The final album-length collaboration between Quincy and Michael Jackson, "Bad" was a history maker in its own right as it was the first album to have five consecutive Billboard Hot 100 number one singles, including "I Just Can't Stop Loving You" (with Siedah Garrett, a Jones protege who would loom largely on "Back on the Block"), the title track, "The Way You Make Me Feel," "Man in the Mirror" and the infamous "Dirty Diana."
Largely considered by many to be his masterpiece, Quincy's "Back On The Block" is indeed a magnum opus of urban sound. Winning seven Grammys, including Album of the Year, the album is an explosion of jazz, R&B and hip-hop, mixing and melding talents like Ray Charles, Chaka Khan, Miles Davis, Dizzy Gillespie and Kool Moe Dee and all-star ballads with Luther Vandross, Barry White, El DeBarge and George Duke. It is also notable for the introduction of a young Tevin Campbell, whose debut "Tomorrow" is by far one of the album's highlights. Outside of his work with Michael Jackson, this is Quincy's finest moment.

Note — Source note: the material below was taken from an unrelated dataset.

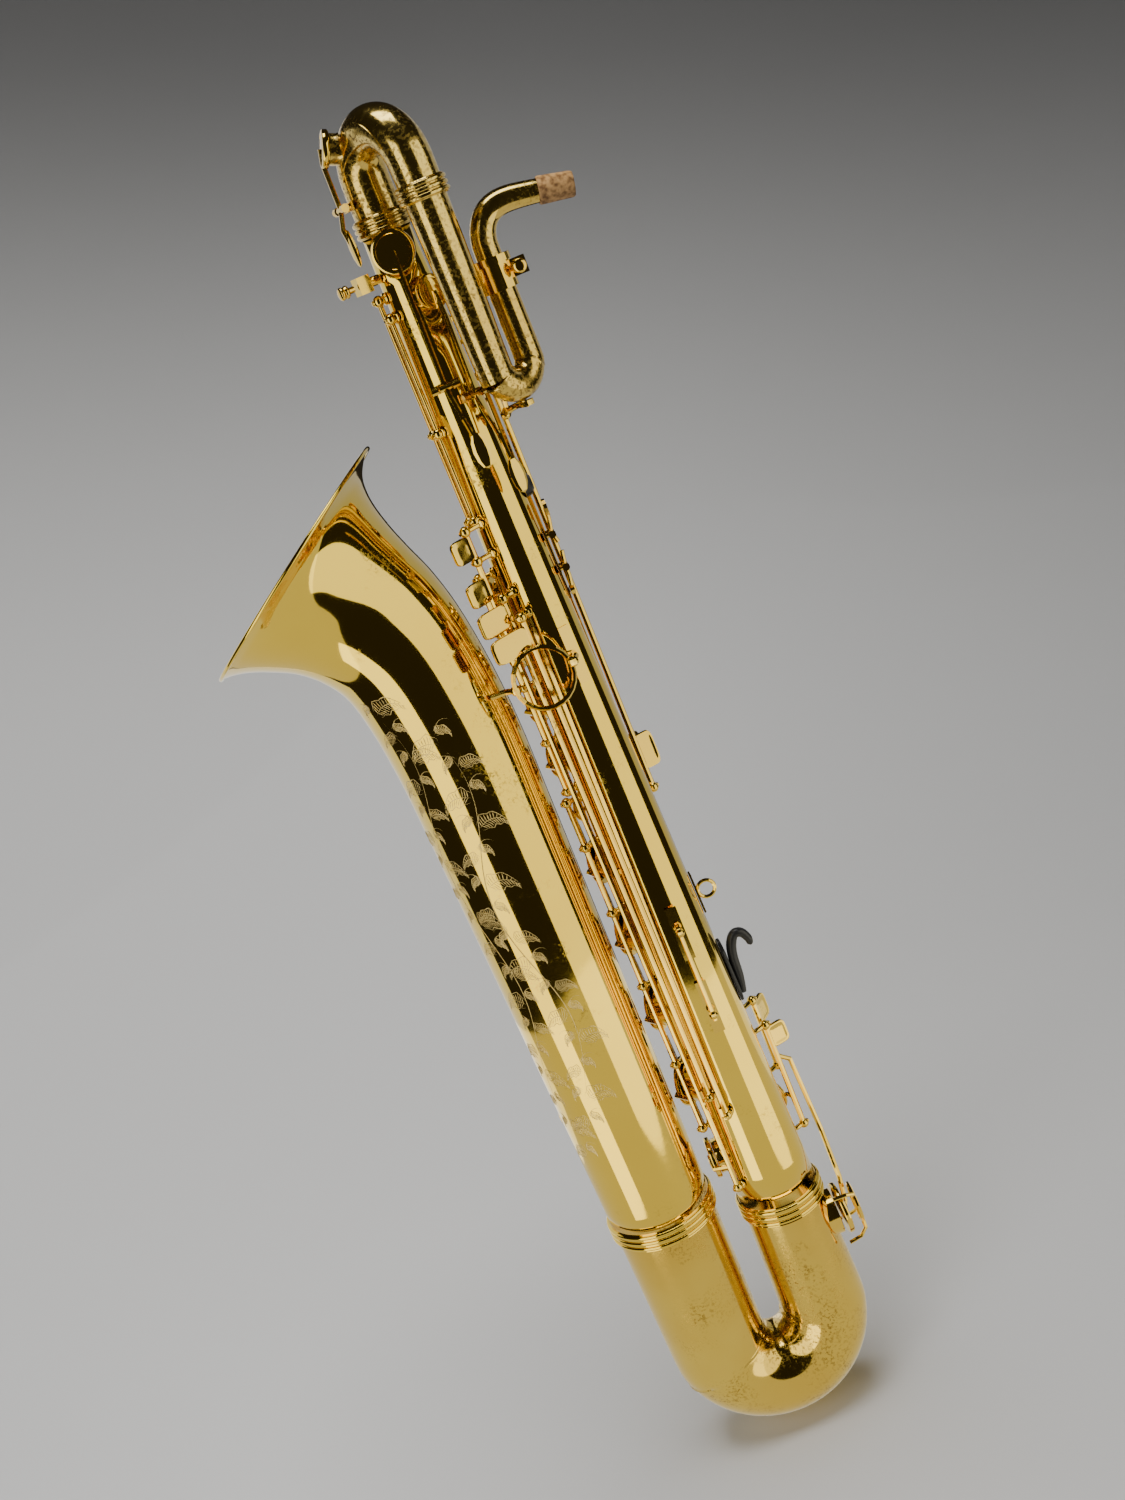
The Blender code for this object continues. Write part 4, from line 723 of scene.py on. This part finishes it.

Although their first work together was on the soundtrack to the film version of "The Wiz," "Off The Wall," the first of three collaborations between Quincy and Michael Jackson, became an instant success, selling more than 20 million albums since its release in 1979, and spawning certified classics "Don't Stop 'Til You Get Enough," "Rock With You," "She's Out Of My Life," and the title track. "Off the Wall" would also take home a Grammy and three American Music Awards.
Not only the greatest album on this list, 1982's "Thriller" is the highest grossing album to date, selling more than 65 million copies, and could quite possibly be the greatest album of all time. Among its accolades, "Thriller" won a record eight Grammy Awards, including Album of the Year, and an additional eight American Music Awards. The songs, "Billie Jean," "Beat It," "P.Y.T. (Pretty Young Thing)," and the title track became ubiquitous with American culture in the eighties, and solidified Michael Jackson not only as an icon, but also the undisputed King of Pop.